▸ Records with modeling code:
::::

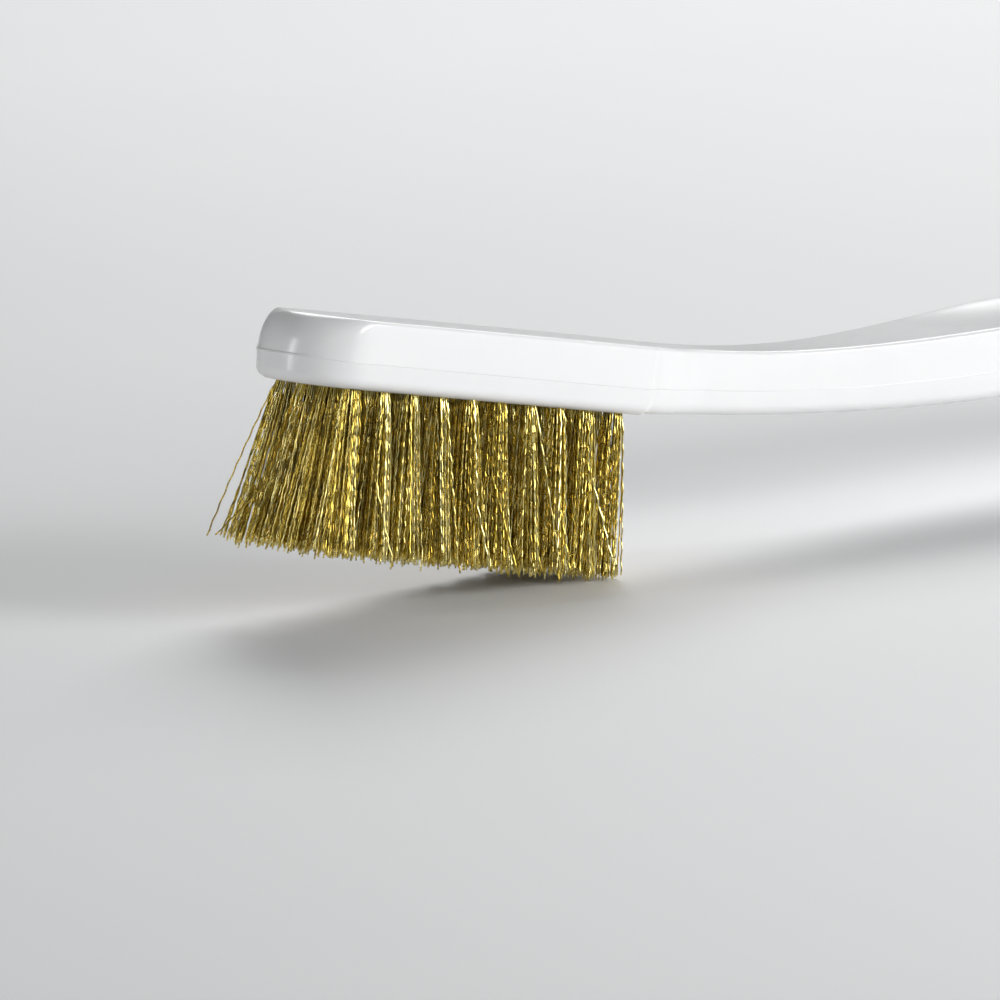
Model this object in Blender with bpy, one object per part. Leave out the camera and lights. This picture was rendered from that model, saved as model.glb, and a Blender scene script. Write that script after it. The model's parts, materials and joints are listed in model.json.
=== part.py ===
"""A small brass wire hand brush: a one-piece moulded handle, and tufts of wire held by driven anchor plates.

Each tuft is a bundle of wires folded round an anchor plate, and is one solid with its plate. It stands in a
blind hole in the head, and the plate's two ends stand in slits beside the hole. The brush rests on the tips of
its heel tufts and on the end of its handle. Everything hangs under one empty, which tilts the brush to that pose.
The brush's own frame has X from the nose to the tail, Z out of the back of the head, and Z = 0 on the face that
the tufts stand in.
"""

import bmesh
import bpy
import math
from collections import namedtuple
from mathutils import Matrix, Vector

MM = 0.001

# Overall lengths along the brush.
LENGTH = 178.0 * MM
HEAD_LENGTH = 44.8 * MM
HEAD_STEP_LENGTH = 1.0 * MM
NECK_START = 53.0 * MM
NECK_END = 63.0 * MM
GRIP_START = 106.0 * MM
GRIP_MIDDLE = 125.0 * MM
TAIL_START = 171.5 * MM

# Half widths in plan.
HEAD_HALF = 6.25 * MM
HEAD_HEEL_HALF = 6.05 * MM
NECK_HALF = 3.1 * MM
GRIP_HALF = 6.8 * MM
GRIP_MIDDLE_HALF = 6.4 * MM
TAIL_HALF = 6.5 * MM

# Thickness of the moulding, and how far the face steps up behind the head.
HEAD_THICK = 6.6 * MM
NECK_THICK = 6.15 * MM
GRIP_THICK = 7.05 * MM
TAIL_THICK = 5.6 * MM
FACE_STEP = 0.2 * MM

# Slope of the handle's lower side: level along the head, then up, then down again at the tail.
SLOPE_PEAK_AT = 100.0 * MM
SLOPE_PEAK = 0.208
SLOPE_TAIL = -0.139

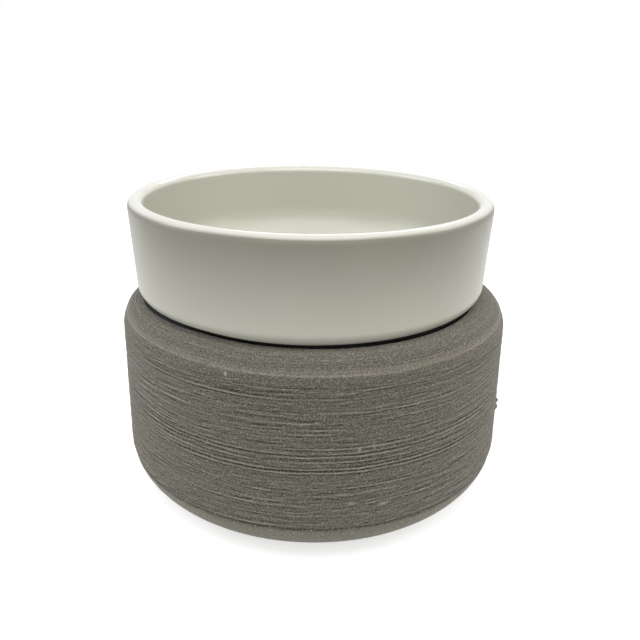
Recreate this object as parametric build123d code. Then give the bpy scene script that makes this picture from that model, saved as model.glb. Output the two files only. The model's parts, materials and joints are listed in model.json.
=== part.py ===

::::

▸ TASK TO CARRY OUT: Copy every line of the records word for word.

▸ RESULT OF THE EXERCISE:
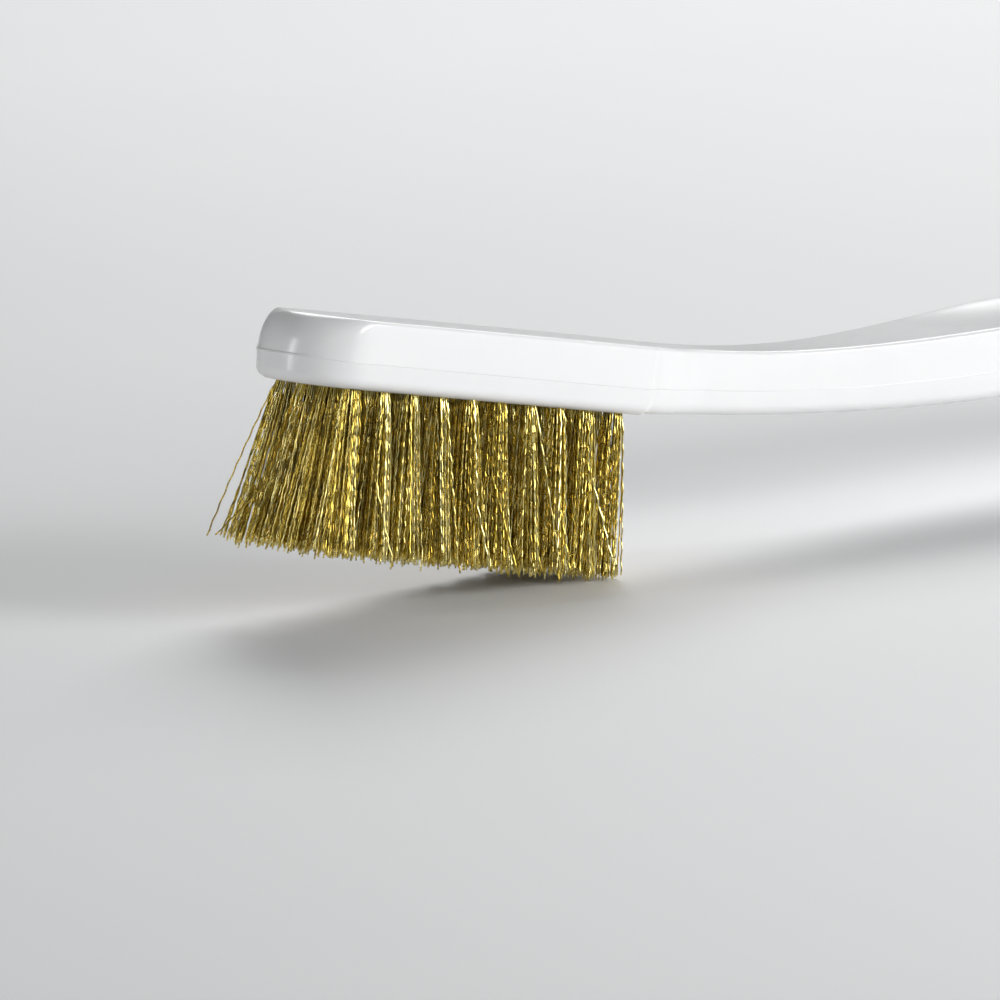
Model this object in Blender with bpy, one object per part. Leave out the camera and lights. This picture was rendered from that model, saved as model.glb, and a Blender scene script. Write that script after it. The model's parts, materials and joints are listed in model.json.
=== part.py ===
"""A small brass wire hand brush: a one-piece moulded handle, and tufts of wire held by driven anchor plates.

Each tuft is a bundle of wires folded round an anchor plate, and is one solid with its plate. It stands in a
blind hole in the head, and the plate's two ends stand in slits beside the hole. The brush rests on the tips of
its heel tufts and on the end of its handle. Everything hangs under one empty, which tilts the brush to that pose.
The brush's own frame has X from the nose to the tail, Z out of the back of the head, and Z = 0 on the face that
the tufts stand in.
"""

import bmesh
import bpy
import math
from collections import namedtuple
from mathutils import Matrix, Vector

MM = 0.001

# Overall lengths along the brush.
LENGTH = 178.0 * MM
HEAD_LENGTH = 44.8 * MM
HEAD_STEP_LENGTH = 1.0 * MM
NECK_START = 53.0 * MM
NECK_END = 63.0 * MM
GRIP_START = 106.0 * MM
GRIP_MIDDLE = 125.0 * MM
TAIL_START = 171.5 * MM

# Half widths in plan.
HEAD_HALF = 6.25 * MM
HEAD_HEEL_HALF = 6.05 * MM
NECK_HALF = 3.1 * MM
GRIP_HALF = 6.8 * MM
GRIP_MIDDLE_HALF = 6.4 * MM
TAIL_HALF = 6.5 * MM

# Thickness of the moulding, and how far the face steps up behind the head.
HEAD_THICK = 6.6 * MM
NECK_THICK = 6.15 * MM
GRIP_THICK = 7.05 * MM
TAIL_THICK = 5.6 * MM
FACE_STEP = 0.2 * MM

# Slope of the handle's lower side: level along the head, then up, then down again at the tail.
SLOPE_PEAK_AT = 100.0 * MM
SLOPE_PEAK = 0.208
SLOPE_TAIL = -0.139

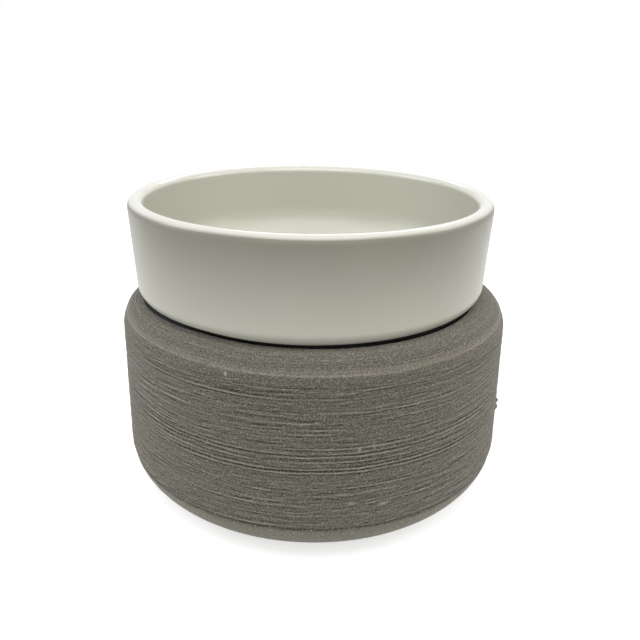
Recreate this object as parametric build123d code. Then give the bpy scene script that makes this picture from that model, saved as model.glb. Output the two files only. The model's parts, materials and joints are listed in model.json.
=== part.py ===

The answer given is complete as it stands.